The best of Belgian contemporary design
Roula Khalaf, Editor of the FT, selects her favourite stories in this weekly newsletter.
For two grandmothers, Pascale Mussard and Veerle Wenes are impressively girly. They chatter excitedly, often whisper conspiratorially and finish each other’s sentences at speed. But this is no gossip about schoolyard crushes. Instead, the objects of their affection are designs – and rather serious-minded ones at that – showcased in Wenes’ gallery, Valerie Traan.
“I love coming here, but it is dangerous for me,” says Mussard, the great-great-great-granddaughter of saddle-maker Thierry Hermès, of the beautifully light Antwerp space that is part modernist structure, part former 19th-century nunnery. “There’s always something I want to buy.” This time it’s “les fourchettes”: a brushed stainless-steel cutlery set with subtly coloured handles designed for Wenes’ offshoot store, Valerie Objects, by artist-designer duo Muller Van Severen – one of both Mussard and Wenes’ foremost design crushes. “The cutlery can go in the dishwasher. It’s important,” says Wenes, highlighting a practical approach to design that is shared by Muller Van Severen. “Their work is so designer, so poetic, so stripped back,” says Mussard, who first sought out Valerie Traan Gallery to see a Muller Van Severen show six years ago. She now owns several of their chairs, sculptural sets of cutting boards and trivets and two round tables – one a high-gloss confection of enamel and brass, which graces her dining room; the other a slab of yellow polyethylene upon thin rusted steel legs, just like the one in the peaceful tree-dappled courtyard of Valerie Traan. “I copied,” says Mussard, who appreciates Wenes’ eye and the way she combines pieces. “I really like this one because of the rust. I love the idea that it’s going to evolve.”
Wenes, a trained architect who ran her own communications agency before opening Valerie Traan in 2010, says that her own age is crucial to her choices. “It means I’m not looking first at the commercial side of things. I’ve arrived at a moment when, financially, I don’t care if something will sell or not. Fortunately, things are selling, but maybe not the first time; maybe at the second or third exhibition. Like this,” she says, hurriedly removing coats and bags from a chair that appears cobbled together from an assortment of odds and ends. And that’s exactly what it is: an assemblage of foraged furniture by Utrecht-based designer Rikkert Paauw.

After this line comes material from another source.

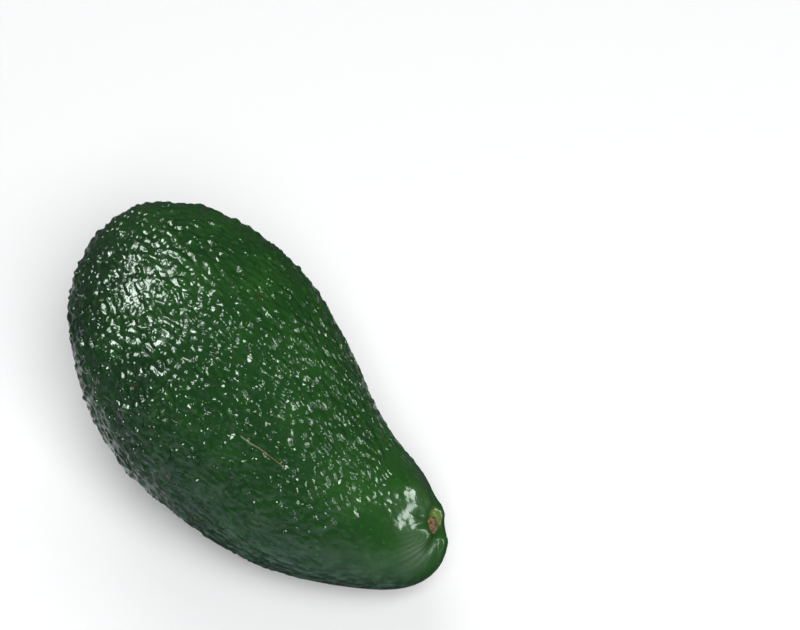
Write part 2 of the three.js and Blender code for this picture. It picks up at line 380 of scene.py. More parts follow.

“I can’t explain why, but for me Rikkert is always right,” say Mussard, who would love to buy one of his pieces. Already in her collection is a series of wall-mounted semiprecious stones by artist-jeweller Octave Vandeweghe, each cut to resemble prehistoric tools, their faceted surfaces catching the light prettily. These objects jostle for space in Mussard’s art nouveau Brussels home alongside “18th-century pieces and a collection of Russian icons. I like the confrontation of different forms.” She has also recently added to the mix a rippled curtain by Antwerp-based Clarisse Bruynbroeck, which is in fact a sculpted sheet of aluminium, as well as minimal yet functional sculptures by Pierric De Coster, whose reflective surfaces play with optical illusions.
“My taste is for elegance without arrogance. I think this is your taste too,” says Wenes to her friend. Mussard agrees: “I think it goes back to my Protestant upbringing, but also my years at Hermès. The most beautiful pieces are always so simple.” Now vice-president of the Hermès Foundation and a board member of the family holding, she cites working with Martin Margiela as hugely inspiring. “But my family history has more to do with craft than design,” she says, stressing that her move to Belgium from Paris has had a greater influence on her collecting than her place within the Hermès dynasty.
“In France, we are the best at cooking, the best in fashion, the best in art… So, being French, the less-is-more Belgian approach speaks to me,” says Mussard. “In Belgium, design is serious but they don’t take it too seriously. It makes me look at things in a different way.” She gives the example of Gijs Van Vaerenbergh, a collaboration between young Belgian architects Pieterjan Gijs and Arnout Van Vaerenbergh. Mussard owns a steel scale model of a large church-like sculpture they installed in the countryside near the Belgian town of Borgloon. “My piece is an edition of seven that I keep in my garden as I want it to rust. It’s always enchanting. A bit like a mobile.”
Next month, Valerie Traan is launching a series of Gijs Van Vaerenbergh cupboards at Brussels’ Collectible fair, alongside new works by Muller Van Severen. It’s an annual event that Mussard relishes, but it also presents a potential problem: “I only have so much space. Plus the Flemish names of the designers are, to me, unpronounceable.”
Collectible, Vanderborght Building, 50 Rue de l’Ecuyer, 1000 Brussels (collectible.design). Valerie Traan Gallery, 12 Reyndersstraat, 2000 Antwerp (valerietraan.be).